This also affected non hive mind AI empires because in 3.2 the AI would prioritize a job producing a resource during a shortage across all its planets. For example, during an energy credit shortage it would prioritize the technician job on all its planets, causing every single job to be instantly filled. This would likely cause a shortage of some other resource such as minerals, resulting in most types of AI empires to get stuck in a ping pong behaviour once they had entered a resource deficit. This also had the unfortunate side effect of AI starting constructions that were not really needed, but the sudden shift of pop jobs made it appear so.

How it works in 3.3:
- During each monthly update, update the jobs on all planets
- Only remove or add maximum of one pop per job during the update

Many of you are now probably immediately clenching your fist in anger while picturing your poor CPU melting, as scripted calculations based on number of pops in stellaris can be very CPU demanding. But I have some good news for you, first of all in 3.2 there were some redundant calls to the job weight calculation. By removing them where possible, we could already reduce the amount of job weight calculations by about 75%.

Furthermore, we are now reusing job weights between pops that are of the same species and share the same job. Meaning if you have 40 pops working as miners on a planet, and they are all of the same species, the scripted job weight calculation will only be performed once instead of 40 times as in 3.2. This comes with some limitations though, as it is no longer safe to base job weight on individual pop data, such as which faction they are in or their happiness. In the end the vast majority of all job weight calculations were removed while still updating jobs every month.

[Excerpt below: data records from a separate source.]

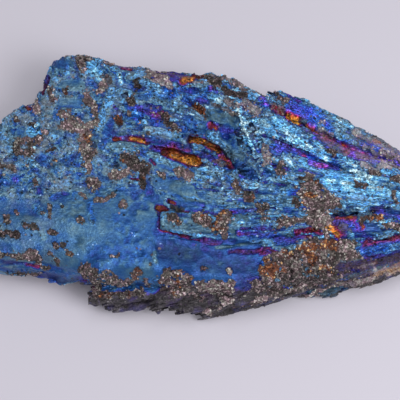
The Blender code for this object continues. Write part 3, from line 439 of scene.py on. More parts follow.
    "periwinkle": (0.6, VIOLET + 0.07, ROYAL + 0.06, 2, (21.2, 8.6), (22.9, 7.8)),
    "gold above the arc": (0.3, GOLD, GOLD, 0.95, (-0.4, 11.4), (1.6, 11.1)),
    "azure lift": (0.65, AZURE - 0.05, ROYAL + 0.04, 1.5, (-13.2, 16.4), (-10.8, 15.9)),
    "left of the lath": (0.8, ROYAL + 0.04, ROYAL + 0.06, 0.8, (-8.4, -6.2), (-6.6, -7.2)),
    "rear plate shade": (0.7, BLUE, BLUE, 0.9, (-11.6, 19.8), (-10.2, 19.4)),
    "shade by the bud": (0.6, ROYAL + 0.05, BLUE, 0.8, (16.4, -1.9), (18.4, -2.3)),
    "azure by the plume": (0.6, BLUE + 0.04, AZURE, 1.25, (11, 12), (12.6, 11)),
    "steel lift": (0.6, AZURE - 0.03, CYAN, 1.1, (-17.8, 25.4), (-15.8, 25)),
    "royal by the strip": (0.6, ROYAL, ROYAL, 0.65, (4.2, -7.6), (6.4, -7.9)),
    "purple over the grit": (0.7, PURPLE, PURPLE, 0.55, (11.4, -9.9), (13.6, -10.2)),
    "purple over the grit two": (0.5, PURPLE, MAGENTA, 0.6, (18.4, -6.9), (21, -7)),
    "indigo over the grit": (0.85, ROYAL, VIOLET, 0.7, (14.8, -8.2), (18, -7.6)),
    "indigo under the lath": (0.7, ROYAL, VIOLET + 0.05, 0.75, (-4.4, -7.8), (-1.6, -8.4)),
    "dark seam over the strip": (0.3, PURPLE, ROYAL, 0.5, (8, -5.3), (16, -5.7)),
    "long red groove": (0.5, MAGENTA, RED, 0.65, (18.4, -6.1), (20.1, -5.9), (22, -5.5)),
    "plum seam": (0.5, PURPLE, VIOLET, 0.4, (1.6, -7.6), (4, -8)),
    "lilac by the rim": (0.7, VIOLET + 0.06, ROYAL + 0.04, 2, (23.4, 14.4), (25.2, 13.4)),
    "shade by lath three": (0.6, ROYAL + 0.05, BLUE, 0.8, (8.8, -0.7), (10.2, -1.1)),
    "left mottle": (0.6, BLUE + 0.03, BLUE + 0.03, 0.9, (-27.6, 13), (-26.4, 12.4)),
    "left mottle two": (0.7, ROYAL + 0.06, BLUE, 0.9, (-26.4, 7.2), (-25.2, 6.8)),
}

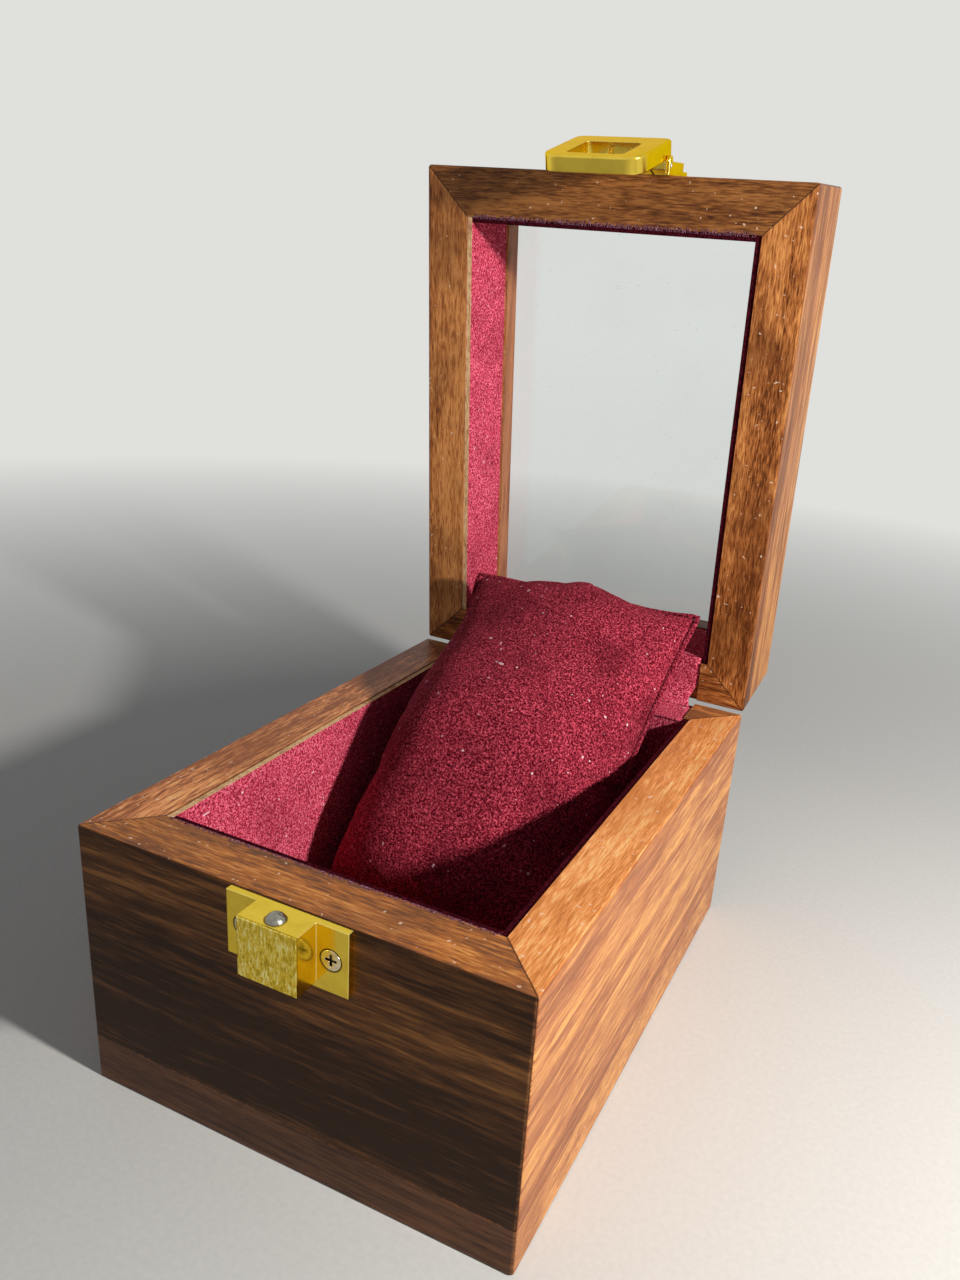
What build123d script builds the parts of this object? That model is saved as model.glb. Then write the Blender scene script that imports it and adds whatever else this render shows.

With the new system it allows you to write a scripted job weight calculation that depends on itself without causing ping pong behaviour. For example, jobs that produce amenities can now base their job weight on the planet’s amenity level, or the enforcer job can now base its job weight on the crime level.

The intention is that you will not notice any difference from the system in 3.2 other than some jobs like enforcers and maintenance drones having a more reasonable amount of pops working that job.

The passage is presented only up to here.